The veteran NBC space journalist Jay Barbree died on Friday at the age of 87 in Florida. The news was announced by his former employer NBC News. No cause of death has been mentioned.
The pioneering space journalist Jay Barbree began working with NBC in 1958 as space journalist, a year after covering NASA during the series of rocket failures. At NBC, Barbree covered and reported every non-commercial manned spaceflight in the US. He worked at the NBC for 61 years.
During his time at NBC, Jay covered every space mission from the US. He covered every event, from Freedom 9 till the last space shuttle mission in 2011. According to NBC, Barbree reported on 166 human spaceflight missions.

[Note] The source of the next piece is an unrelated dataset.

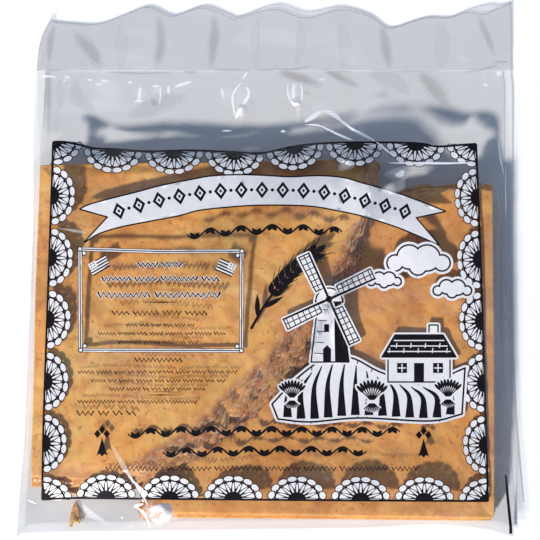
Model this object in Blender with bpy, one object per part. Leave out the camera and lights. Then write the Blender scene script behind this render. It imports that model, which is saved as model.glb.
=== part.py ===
# A flat clear bag of folded crepes, lying on its back with the printed side up.
# Metres. +X is the bag's right and +Y its lip. Origin: middle of its box, on the surface it lies on.

from math import cos, pi, radians, sin

import bmesh
import bpy
import numpy as np

# Crepes: two piles, each a quarter of a disc, with their corners in opposite corners of the bag
CREPE_RADIUS = 0.149
PILE_HEIGHT = 0.014
PILE_PACKED = 0.0115  # what the lower pile adds under the upper one, once pressed
PILE_EDGE = 0.0025  # how far in from a straight edge a pile reaches its full height
PILE_DRAPE = 0.034  # how far outside the lower pile the upper one starts to climb onto it
ARC_STAGGER = 0.0135  # distance that the top crepe's arc stands back from the bottom one's
UPPER_CORNER = (-0.1040, 0.0414)
LOWER_CORNER = (0.0942, -0.1135)
UPPER_TURN = radians(0.4)
LOWER_TURN = radians(-0.8)

# Bag
SEAM_WIDTH = 0.0036
NARROW_SEAM = 0.0014  # the seams that the piles lie against, at the left and the foot
WIDE_SEAM_FROM = 0.80  # share of the left side from which its seam widens to the full one
FILM_PAIR = 0.0008
SEAM_RISE = 0.0025  # how high the side seams stand off the surface
SEAM_EASE = 0.008  # how far inside the seams the back film comes down flat
WELD_RISE = 0.0003
LIP_RISE = 0.0004
FLUTE_RISE = 0.0004  # height of the lip's waves
FLUTES = ((-0.054, 0.014), (-0.029, 0.013), (0.002, 0.018), (0.034, 0.014), (0.106, 0.020))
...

Even after suffering from a massive heart attack in 1987, which left him without a pulse for several minutes, Barbree still managed to report every space mission after the Challanger disaster. However, due to the postponement of the shuttle launches due to the said disaster, it gave time to Barbree to recover and take rest for seven months.
Barbree retired from NBC News in 2017. He has also written several books about NASA and on the subject of space. His works include “Moon Shot: The Inside Story of America’s Race to the Moon” and “Live from Cape Canaveral: Covering the Space Race from Sputnik to Today.”
Above all, Barbree was here even before NASA, and saw the launch of Sputnik 1 satellite by the Soviet Union. Back then, He used to work for a small TV station in Albany, Georgia in 1957. Apparently, he was impressed and fascinated. He covered the launch of the first satellite and wrote for radio and TV reports. That is where his interest in space program developed, which went on to turn him into the prominent space journalist. Besides, he also contributed for non-fiction works around the subject of space such as “Destination Mars: In Art, Myth and Science” and “A Journey Through Time: Exploring the Universe with the Hubble Space Telescope”
Other than that, Barbree also worked for the TV show “Six Billion Dollar Man”. He wrote the novelization of an episode titled “Pilot Error”, based on Caidin’s novel “Cyborg”.
The space journalist and enthusiast is survived by his wife, Jo, who he married in 1960, two daughters and several grandchildren.